Supplied information:
## Start

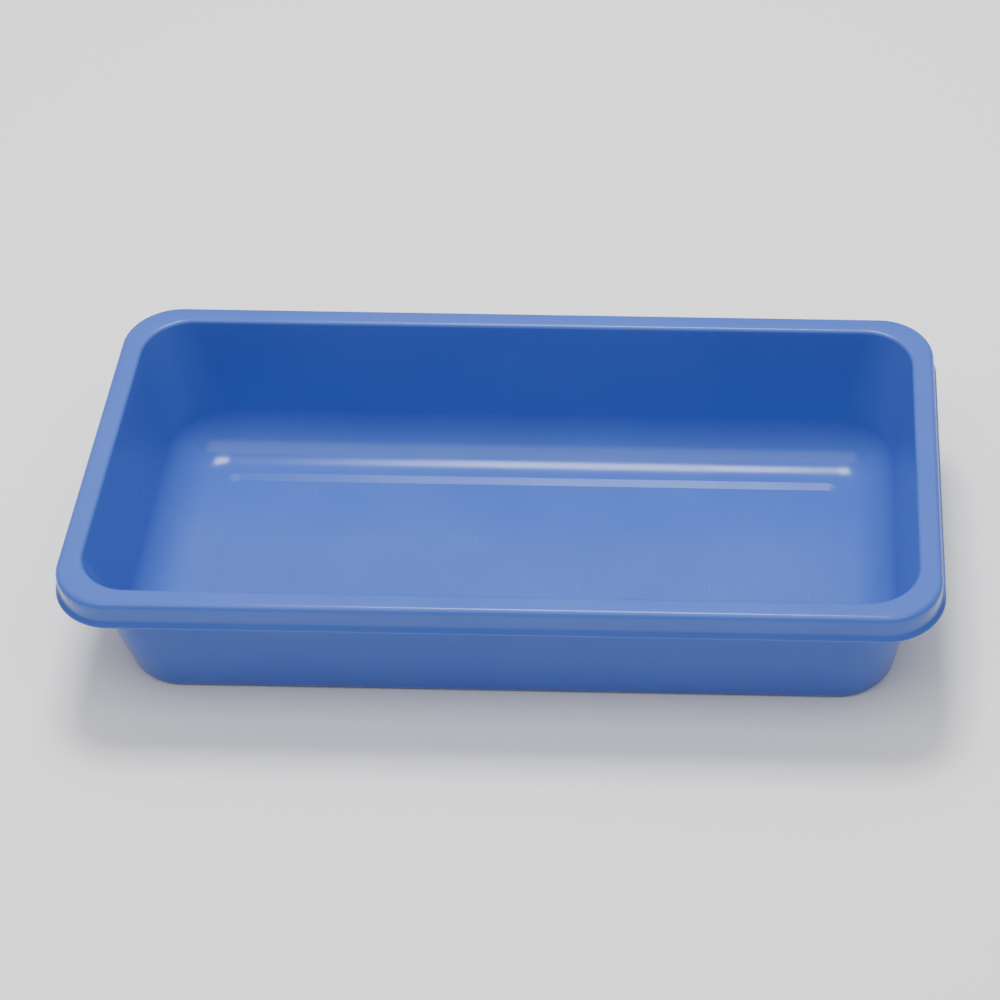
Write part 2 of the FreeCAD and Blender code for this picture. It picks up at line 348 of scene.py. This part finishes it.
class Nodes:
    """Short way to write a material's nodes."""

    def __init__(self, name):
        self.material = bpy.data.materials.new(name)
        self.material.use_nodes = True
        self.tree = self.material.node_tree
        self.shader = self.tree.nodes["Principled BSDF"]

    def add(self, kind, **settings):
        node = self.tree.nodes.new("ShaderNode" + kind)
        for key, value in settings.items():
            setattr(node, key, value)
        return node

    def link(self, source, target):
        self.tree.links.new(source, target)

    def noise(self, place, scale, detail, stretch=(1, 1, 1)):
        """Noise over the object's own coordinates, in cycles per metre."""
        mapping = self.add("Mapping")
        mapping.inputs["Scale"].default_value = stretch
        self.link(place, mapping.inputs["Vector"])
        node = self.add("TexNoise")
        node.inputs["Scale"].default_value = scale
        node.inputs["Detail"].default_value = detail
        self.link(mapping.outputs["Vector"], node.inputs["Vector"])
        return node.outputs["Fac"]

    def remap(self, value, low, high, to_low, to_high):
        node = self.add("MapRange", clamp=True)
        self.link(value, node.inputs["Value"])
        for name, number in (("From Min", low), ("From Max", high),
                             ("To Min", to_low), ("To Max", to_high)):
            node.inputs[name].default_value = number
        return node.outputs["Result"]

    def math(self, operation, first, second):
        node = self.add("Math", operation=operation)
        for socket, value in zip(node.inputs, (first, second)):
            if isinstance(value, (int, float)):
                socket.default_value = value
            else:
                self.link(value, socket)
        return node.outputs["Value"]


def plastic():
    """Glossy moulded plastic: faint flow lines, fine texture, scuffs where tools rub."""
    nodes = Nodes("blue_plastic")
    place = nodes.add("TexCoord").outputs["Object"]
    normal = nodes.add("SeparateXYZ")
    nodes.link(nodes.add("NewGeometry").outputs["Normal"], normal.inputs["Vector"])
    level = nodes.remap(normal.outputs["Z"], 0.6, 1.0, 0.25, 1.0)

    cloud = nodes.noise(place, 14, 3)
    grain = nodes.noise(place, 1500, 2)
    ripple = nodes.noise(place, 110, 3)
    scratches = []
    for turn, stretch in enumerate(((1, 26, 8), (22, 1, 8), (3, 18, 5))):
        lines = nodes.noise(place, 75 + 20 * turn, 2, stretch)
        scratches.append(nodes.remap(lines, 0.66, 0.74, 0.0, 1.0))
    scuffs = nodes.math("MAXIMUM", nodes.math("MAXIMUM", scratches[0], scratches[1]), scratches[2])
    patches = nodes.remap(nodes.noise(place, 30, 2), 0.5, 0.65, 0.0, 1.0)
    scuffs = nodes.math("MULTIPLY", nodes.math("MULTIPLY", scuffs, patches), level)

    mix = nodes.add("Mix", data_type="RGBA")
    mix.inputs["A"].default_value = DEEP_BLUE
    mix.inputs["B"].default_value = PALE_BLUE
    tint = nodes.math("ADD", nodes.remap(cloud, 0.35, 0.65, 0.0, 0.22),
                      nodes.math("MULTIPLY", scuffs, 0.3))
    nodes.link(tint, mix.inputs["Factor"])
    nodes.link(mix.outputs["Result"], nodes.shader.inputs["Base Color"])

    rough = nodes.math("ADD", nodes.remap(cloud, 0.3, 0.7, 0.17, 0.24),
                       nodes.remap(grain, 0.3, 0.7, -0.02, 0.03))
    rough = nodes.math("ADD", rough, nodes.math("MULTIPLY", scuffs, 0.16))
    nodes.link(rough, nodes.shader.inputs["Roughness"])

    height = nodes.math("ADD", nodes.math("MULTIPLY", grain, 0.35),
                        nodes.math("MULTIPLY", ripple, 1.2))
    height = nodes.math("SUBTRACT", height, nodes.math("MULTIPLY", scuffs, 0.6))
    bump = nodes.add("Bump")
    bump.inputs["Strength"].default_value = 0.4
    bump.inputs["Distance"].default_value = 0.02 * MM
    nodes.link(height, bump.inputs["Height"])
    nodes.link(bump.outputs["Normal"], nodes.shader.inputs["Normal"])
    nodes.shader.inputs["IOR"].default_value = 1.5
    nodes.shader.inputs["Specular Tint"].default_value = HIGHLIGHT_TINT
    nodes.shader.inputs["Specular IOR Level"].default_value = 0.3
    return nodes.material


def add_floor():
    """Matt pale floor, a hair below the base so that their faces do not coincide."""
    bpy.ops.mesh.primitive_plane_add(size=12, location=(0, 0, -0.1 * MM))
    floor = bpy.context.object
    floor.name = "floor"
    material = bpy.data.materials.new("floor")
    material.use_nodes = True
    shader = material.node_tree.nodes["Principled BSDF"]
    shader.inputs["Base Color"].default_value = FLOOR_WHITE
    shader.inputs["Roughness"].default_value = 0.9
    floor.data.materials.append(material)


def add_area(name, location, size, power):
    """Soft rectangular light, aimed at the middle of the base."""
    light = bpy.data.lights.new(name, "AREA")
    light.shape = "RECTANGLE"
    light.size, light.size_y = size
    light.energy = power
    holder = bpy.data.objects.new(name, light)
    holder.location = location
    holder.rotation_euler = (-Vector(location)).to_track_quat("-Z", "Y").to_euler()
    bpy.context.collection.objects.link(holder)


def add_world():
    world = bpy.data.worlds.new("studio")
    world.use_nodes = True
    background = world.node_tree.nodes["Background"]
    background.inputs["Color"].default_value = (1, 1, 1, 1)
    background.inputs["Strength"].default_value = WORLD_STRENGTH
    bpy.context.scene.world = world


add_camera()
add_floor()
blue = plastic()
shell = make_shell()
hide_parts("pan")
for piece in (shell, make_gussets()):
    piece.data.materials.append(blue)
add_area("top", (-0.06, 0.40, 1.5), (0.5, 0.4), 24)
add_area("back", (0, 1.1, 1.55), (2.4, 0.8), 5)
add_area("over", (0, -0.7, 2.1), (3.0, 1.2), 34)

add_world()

## End

Task requirements: Every line of the data above should be reproduced word for word.

Response for this exercise:
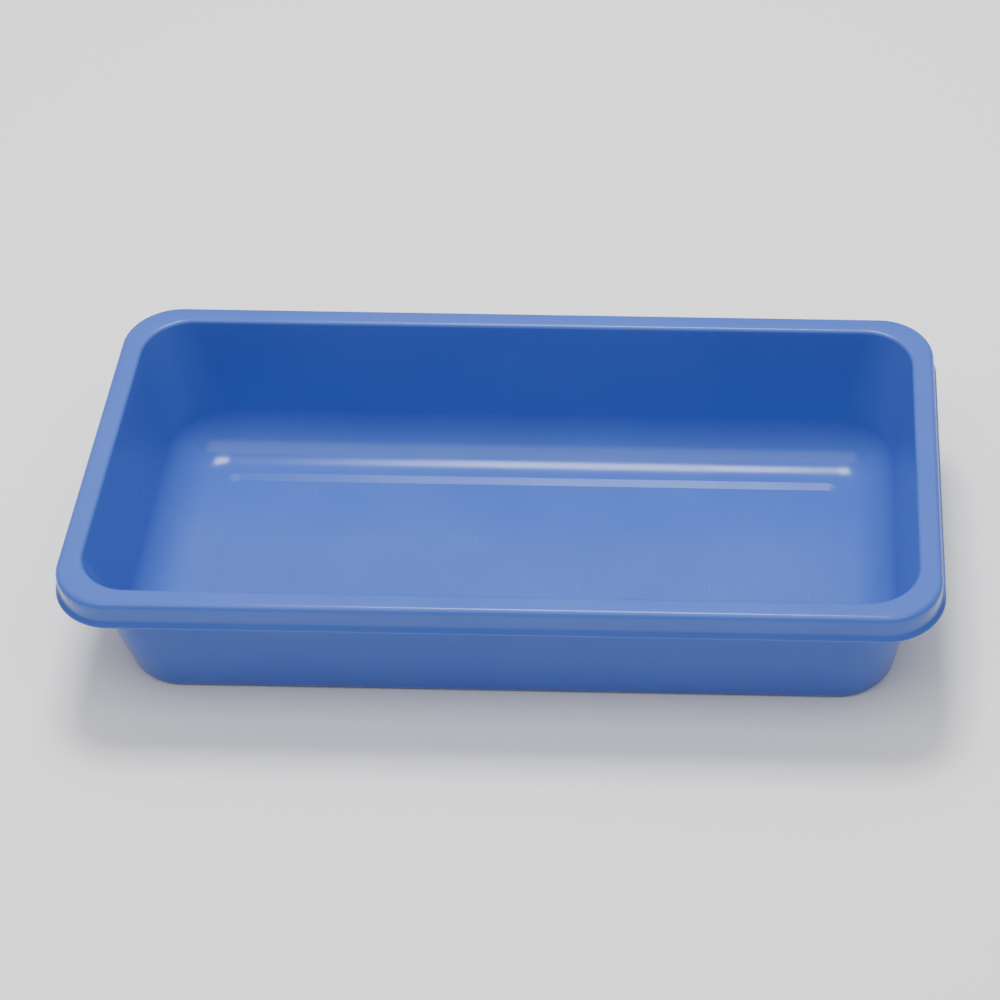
Write part 2 of the FreeCAD and Blender code for this picture. It picks up at line 348 of scene.py. This part finishes it.
class Nodes:
    """Short way to write a material's nodes."""

    def __init__(self, name):
        self.material = bpy.data.materials.new(name)
        self.material.use_nodes = True
        self.tree = self.material.node_tree
        self.shader = self.tree.nodes["Principled BSDF"]

    def add(self, kind, **settings):
        node = self.tree.nodes.new("ShaderNode" + kind)
        for key, value in settings.items():
            setattr(node, key, value)
        return node

    def link(self, source, target):
        self.tree.links.new(source, target)

    def noise(self, place, scale, detail, stretch=(1, 1, 1)):
        """Noise over the object's own coordinates, in cycles per metre."""
        mapping = self.add("Mapping")
        mapping.inputs["Scale"].default_value = stretch
        self.link(place, mapping.inputs["Vector"])
        node = self.add("TexNoise")
        node.inputs["Scale"].default_value = scale
        node.inputs["Detail"].default_value = detail
        self.link(mapping.outputs["Vector"], node.inputs["Vector"])
        return node.outputs["Fac"]

    def remap(self, value, low, high, to_low, to_high):
        node = self.add("MapRange", clamp=True)
        self.link(value, node.inputs["Value"])
        for name, number in (("From Min", low), ("From Max", high),
                             ("To Min", to_low), ("To Max", to_high)):
            node.inputs[name].default_value = number
        return node.outputs["Result"]

    def math(self, operation, first, second):
        node = self.add("Math", operation=operation)
        for socket, value in zip(node.inputs, (first, second)):
            if isinstance(value, (int, float)):
                socket.default_value = value
            else:
                self.link(value, socket)
        return node.outputs["Value"]


def plastic():
    """Glossy moulded plastic: faint flow lines, fine texture, scuffs where tools rub."""
    nodes = Nodes("blue_plastic")
    place = nodes.add("TexCoord").outputs["Object"]
    normal = nodes.add("SeparateXYZ")
    nodes.link(nodes.add("NewGeometry").outputs["Normal"], normal.inputs["Vector"])
    level = nodes.remap(normal.outputs["Z"], 0.6, 1.0, 0.25, 1.0)

    cloud = nodes.noise(place, 14, 3)
    grain = nodes.noise(place, 1500, 2)
    ripple = nodes.noise(place, 110, 3)
    scratches = []
    for turn, stretch in enumerate(((1, 26, 8), (22, 1, 8), (3, 18, 5))):
        lines = nodes.noise(place, 75 + 20 * turn, 2, stretch)
        scratches.append(nodes.remap(lines, 0.66, 0.74, 0.0, 1.0))
    scuffs = nodes.math("MAXIMUM", nodes.math("MAXIMUM", scratches[0], scratches[1]), scratches[2])
    patches = nodes.remap(nodes.noise(place, 30, 2), 0.5, 0.65, 0.0, 1.0)
    scuffs = nodes.math("MULTIPLY", nodes.math("MULTIPLY", scuffs, patches), level)

    mix = nodes.add("Mix", data_type="RGBA")
    mix.inputs["A"].default_value = DEEP_BLUE
    mix.inputs["B"].default_value = PALE_BLUE
    tint = nodes.math("ADD", nodes.remap(cloud, 0.35, 0.65, 0.0, 0.22),
                      nodes.math("MULTIPLY", scuffs, 0.3))
    nodes.link(tint, mix.inputs["Factor"])
    nodes.link(mix.outputs["Result"], nodes.shader.inputs["Base Color"])

    rough = nodes.math("ADD", nodes.remap(cloud, 0.3, 0.7, 0.17, 0.24),
                       nodes.remap(grain, 0.3, 0.7, -0.02, 0.03))
    rough = nodes.math("ADD", rough, nodes.math("MULTIPLY", scuffs, 0.16))
    nodes.link(rough, nodes.shader.inputs["Roughness"])

    height = nodes.math("ADD", nodes.math("MULTIPLY", grain, 0.35),
                        nodes.math("MULTIPLY", ripple, 1.2))
    height = nodes.math("SUBTRACT", height, nodes.math("MULTIPLY", scuffs, 0.6))
    bump = nodes.add("Bump")
    bump.inputs["Strength"].default_value = 0.4
    bump.inputs["Distance"].default_value = 0.02 * MM
    nodes.link(height, bump.inputs["Height"])
    nodes.link(bump.outputs["Normal"], nodes.shader.inputs["Normal"])
    nodes.shader.inputs["IOR"].default_value = 1.5
    nodes.shader.inputs["Specular Tint"].default_value = HIGHLIGHT_TINT
    nodes.shader.inputs["Specular IOR Level"].default_value = 0.3
    return nodes.material


def add_floor():
    """Matt pale floor, a hair below the base so that their faces do not coincide."""
    bpy.ops.mesh.primitive_plane_add(size=12, location=(0, 0, -0.1 * MM))
    floor = bpy.context.object
    floor.name = "floor"
    material = bpy.data.materials.new("floor")
    material.use_nodes = True
    shader = material.node_tree.nodes["Principled BSDF"]
    shader.inputs["Base Color"].default_value = FLOOR_WHITE
    shader.inputs["Roughness"].default_value = 0.9
    floor.data.materials.append(material)


def add_area(name, location, size, power):
    """Soft rectangular light, aimed at the middle of the base."""
    light = bpy.data.lights.new(name, "AREA")
    light.shape = "RECTANGLE"
    light.size, light.size_y = size
    light.energy = power
    holder = bpy.data.objects.new(name, light)
    holder.location = location
    holder.rotation_euler = (-Vector(location)).to_track_quat("-Z", "Y").to_euler()
    bpy.context.collection.objects.link(holder)


def add_world():
    world = bpy.data.worlds.new("studio")
    world.use_nodes = True
    background = world.node_tree.nodes["Background"]
    background.inputs["Color"].default_value = (1, 1, 1, 1)
    background.inputs["Strength"].default_value = WORLD_STRENGTH
    bpy.context.scene.world = world


add_camera()
add_floor()
blue = plastic()
shell = make_shell()
hide_parts("pan")
for piece in (shell, make_gussets()):
    piece.data.materials.append(blue)
add_area("top", (-0.06, 0.40, 1.5), (0.5, 0.4), 24)
add_area("back", (0, 1.1, 1.55), (2.4, 0.8), 5)
add_area("over", (0, -0.7, 2.1), (3.0, 1.2), 34)

add_world()